Ein Kind seiner Zeit
Die Fertigstellung des Hochhauses steht für Anfang 2026 im Kalender. „Es handelt sich um ein Gebäude aus den späten 1960er Jahren, mit all den Schwierigkeiten, die ein Haus dieser Zeit mitbringt“, erklärt Projektleiterin Vera Hartmann. Man hat es mit alten Normen bei der Gründung, dem Brandschutz und mit Asbest zu tun. Noch dazu ist die Statik filigran. Das verträgt sich nur schwer mit den Anforderungen von Wohnungen, wie etwa beim Schallschutz und den Sanitärsträngen.

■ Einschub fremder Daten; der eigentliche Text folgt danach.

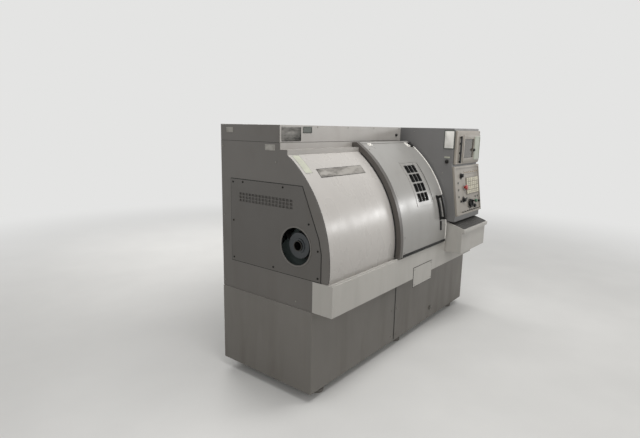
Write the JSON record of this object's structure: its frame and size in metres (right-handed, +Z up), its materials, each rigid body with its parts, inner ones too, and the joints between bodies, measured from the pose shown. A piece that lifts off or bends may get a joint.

Wie also gelingt die Transformation eines so hohen Hauses? Eine Voraussetzung sei Bestandsschutz zu vereinbaren, so Hartmann. So blieb es etwa bei einem Zentimeter Betonüberdeckung statt der heute üblichen drei Zentimeter. Weil sich die Ein- bis Fünf-Zimmer-Wohnungen am Stützraster orientieren können, mussten nur sieben Prozent des Stahlbetonskeletts abgerissen werden – in CO2 übersetzt, habe man knapp 2.300 Tonnen gespart, sagt Hartmann.
Die Architekt*innen wollten die Erscheinung des Hochhauses erhalten, seinen Maßstabssprung aber verträglicher gestalten. Dieser Prämisse folgen sowohl die beiden neuen pavillonartigen Vorbauten Richtung Park als auch die neue Fassade der Längsseiten. Dort stellen sauerbruch hutton sogenannte Screens davor, haushohe Balkonschichten mit verschiebbaren Windschutzgläsern, deren wellenartig geknickten Brüstungen mit ihrer Keramikhaut zwischen Grün- und Blautönen changieren.
Die Branche ist stets bemüht
Ursprünglich wollten die Architekt*innen die Aluminium-Sandwichpaneele der alten Fassade für eine spätere Wiederverwendung zur Verfügung stellen. Sie holten das Büro Concular ins Boot, die das Material prüften. Eine thermografischen Analyse ergab, dass die Dämmschicht mit Schadstoffen belastet war und sich infolge jahrelanger Sonnenbestrahlung gelöst hatte. Die Materialien zu trennen, wäre zu teuer geworden. Aus dem Plan wurde nichts.
Mittlerweile, sagt Dominik Campanella von Concular, gebe es geeignete Methoden für die sortenreine Trennung. Im Zweifel würde man die Bauteile zwischenlagern, die entsprechende Infrastruktur sei heute vorhanden. Zudem arbeite man inzwischen nicht mehr mit Abrissunternehmen zusammen, sondern mit Handwerksbetrieben, die zielgerichteter und günstiger seien.
Folgt man wiederum Hartmanns Bericht über den Umbau des Konstanzer Fernmeldehochhauses, ist in der Baubranche längst nicht alles bereit für eine konsequente Zirkularität. Viele Hersteller hätten Nachholbedarf beim Thema Umbau. Andersherum wiege der Umbauzuschlag für Architekt*innen den Aufwand für zig Sonderlösungen nicht auf. Den entscheidenden Schub könnte eine angemessene CO2-Bepreisung bewirken. Letzteres sagen beide, Architektin Hartmann und Betriebswirtschaftler Campanella.